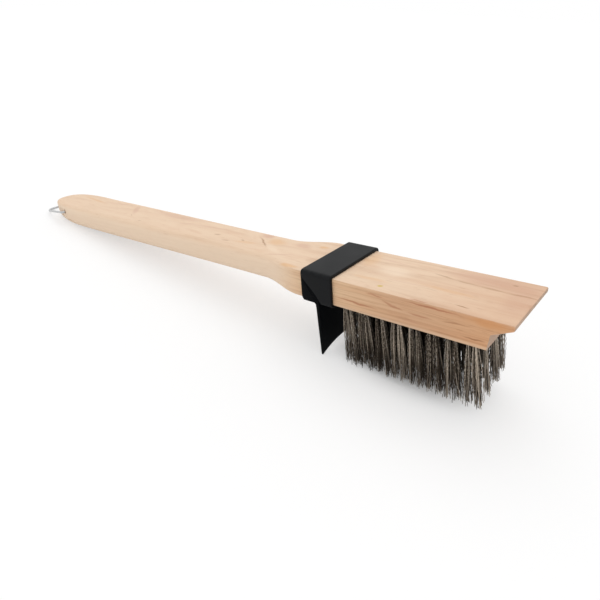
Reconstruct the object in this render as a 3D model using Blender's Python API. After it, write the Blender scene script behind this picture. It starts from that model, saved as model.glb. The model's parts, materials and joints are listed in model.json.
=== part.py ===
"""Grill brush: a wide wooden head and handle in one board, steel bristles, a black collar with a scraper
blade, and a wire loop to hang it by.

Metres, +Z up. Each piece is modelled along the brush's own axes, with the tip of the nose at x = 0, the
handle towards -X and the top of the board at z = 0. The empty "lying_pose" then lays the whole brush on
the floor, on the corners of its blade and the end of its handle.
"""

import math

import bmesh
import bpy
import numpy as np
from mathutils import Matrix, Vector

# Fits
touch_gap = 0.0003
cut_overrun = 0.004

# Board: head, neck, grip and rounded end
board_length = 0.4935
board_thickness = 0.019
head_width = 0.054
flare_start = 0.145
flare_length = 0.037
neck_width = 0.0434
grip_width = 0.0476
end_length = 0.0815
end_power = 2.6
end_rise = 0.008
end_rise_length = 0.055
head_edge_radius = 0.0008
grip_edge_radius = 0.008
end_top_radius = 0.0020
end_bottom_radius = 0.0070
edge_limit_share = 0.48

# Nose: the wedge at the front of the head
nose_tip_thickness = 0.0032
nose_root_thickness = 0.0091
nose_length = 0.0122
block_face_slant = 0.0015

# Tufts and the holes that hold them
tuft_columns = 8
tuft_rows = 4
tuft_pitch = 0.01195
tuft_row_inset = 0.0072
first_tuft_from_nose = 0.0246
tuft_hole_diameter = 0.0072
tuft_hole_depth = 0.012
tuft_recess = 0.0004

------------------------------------

■ EXERCISE OBJECTIVE ■
Scan the listing above and copy all lines containing the word "that".

■ THE SOLUTION ■
Reconstruct the object in this render as a 3D model using Blender's Python API. After it, write the Blender scene script behind this picture. It starts from that model, saved as model.glb. The model's parts, materials and joints are listed in model.json.
# Tufts and the holes that hold them